Bloomberg Law
Sept. 21, 2020, 10:00 AM

EPA to Defend Clean Air Rule as Compliant With Ozone Limits

Amena H. Saiyid
Amena H. Saiyid
Reporter

The EPA will be defending itself at the D.C. Circuit Tuesday against claims that it created illegal regulatory loopholes for communities that can’t meet national air quality limits for ozone.

A coalition of environmental groups, led by the Sierra Club, is challenging a 2018 rule that allows states to use a trading program to offset sources of ozone forming pollution, among other things.

The lawsuit in U.S. Court of Appeals for the District of Columbia Circuit also challenges the approaches the Environmental Protection Agency is giving communities to show they’ve made reasonable progress to meet ozone standards.
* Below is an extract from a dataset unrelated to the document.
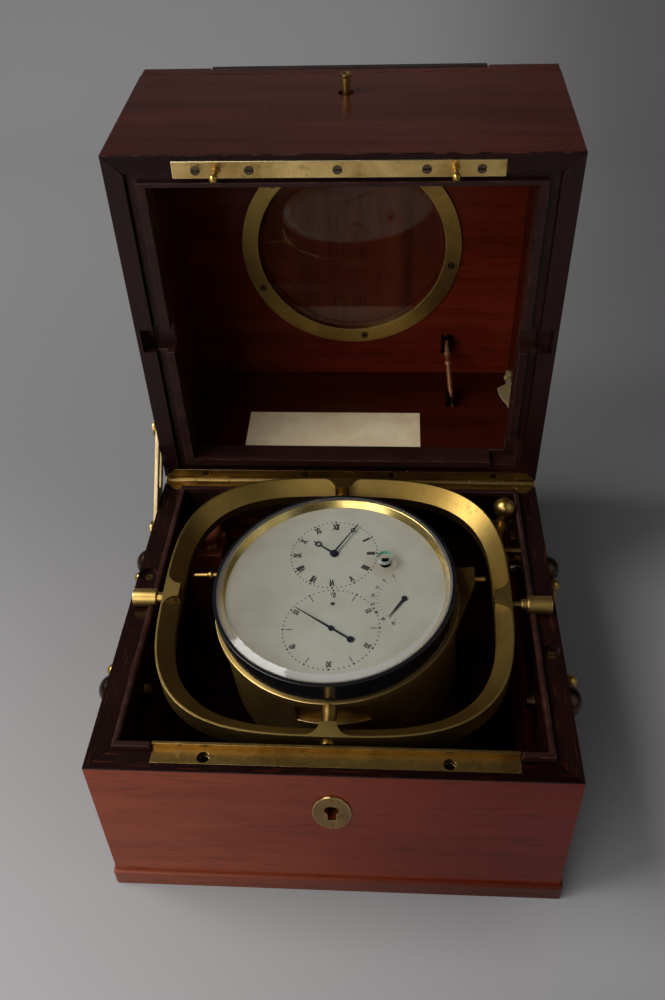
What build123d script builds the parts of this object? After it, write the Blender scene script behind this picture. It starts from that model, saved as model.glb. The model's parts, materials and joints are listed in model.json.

Ozone is one of six key pollutants for which the EPA has set national air quality standards. Ground level ozone, a key component of smog, is formed when fossil fuel combustion byproducts, nitrogen oxide and volatile organic compounds react in the presence of sunlight.

The agency updated the health-based standard of 70 parts per billion standard in 2015 because ozone is known to inflame the lungs, constrict breathing, cause asthma attacks and exacerbate other respiratory and cardiac illnesses enough to cause fatalities.

Clean Air Act Reading

Both sides intend to persuade D.C. Circuit Judges David S. Tatel, Gregory G. Katsas, and Harry T. Edwards to support their interpretation of the Clean Air Act and its application to ozone standards.

The Sierra Club coalition alleges the EPA’s 2018 rule should be vacated because it departs from the plain language of the Clean Air Act, which requires reductions in actual emissions of ozone precursors that cause an area to violate the national standard.

The EPA hasn’t explained why it chose to violate the plain language with its own interpretation, the plaintiffs allege. The agency argued that it’s exercised its discretion in a well-reasoned, technically sound manner.

The coalition also alleges that the EPA is illegally allowing major sources of air pollution to offset their increases in one ozone-forming pollutant owing to construction or expansion with reductions in another precursor through a trading program.

For instance, they claim when a pollution source has major status because of volatile organic compound emissions, the air pollutant in question is a “volatile organic compound.” The same holds for major sources for nitrogen oxides, they argue.

“Volatile organic compounds and oxides of nitrogen are not the same thing, and neither is a precursor of the other,” the groups told the court in their opening brief.

Moreover, the EPA allegedly is letting major sources such as power plants and refineries to use banked pollution credits for cuts that took place years earlier. Doing so allows them to meet their environmental obligations instead of making actual cuts to the targeted pollutants as the law requires, the plaintiffs allege.

Countering the coalition’s claims, the EPA said the rule doesn’t allow for trading of ozone-forming pollutants unless it achieves at least the same ozone reduction as an actual ton-for-ton cut in the targeted pollutant would.

State Compliance

The coalition also alleges that the EPA is illegally allowing states to show that non-compliant communities have met the pollution reduction requirements by relying on controls and measures that were previously predicted to achieve reductions without checking whether actual air emissions decreased.

The Clean Air Act requires these contingency measures to go into effect in areas that fail to attain the federal limits. However, the coalition said the EPA’s rule allows the contingency measures requirement to be met with steps that have already failed to meet the pollution reduction requirements.

“They have do something new—take new steps—because the steps they took have failed and led to continued nonattainment,” Earthjustice attorney Seth Johnson, who is representing the Sierra Club-led coalition, told Bloomberg Law.

Supporters for Each Side

The coalition’s stance is backed by the Texas-based nonprofit Caring for Pasadena communities that filed a friend-of-court brief because of the disproportionate impact that high ozone levels are having on environmental justice communities located along Houston’s Ship Channel.

In contrast, the Texas Commission on Environmental Quality is intervening on EPA’s behalf because it’s taking advantage of the trading program to meet federal ozone limits for its communities, including Houston.

Also backing the EPA’s stance are the American Chemistry Council, American Petroleum Institute, U.S. Chamber of Commerce, National Association of Manufacturers and National Mining Association, who have filed friend-of court briefs.

The Sierra Club coalition consists of Downwinders at Risk, Conservation Law Foundation, National Parks Conservation Association, and Physicians for Social Responsibility-Los Angeles.

The Sierra Club has received funding from Bloomberg Philanthropies, the charitable organization founded by Michael Bloomberg. Bloomberg Law is operated by entities controlled by Michael Bloomberg.

The case is Sierra Club v. EPA, D.C. Cir., No. 15-01465, oral arguments scheduled 9/22/20.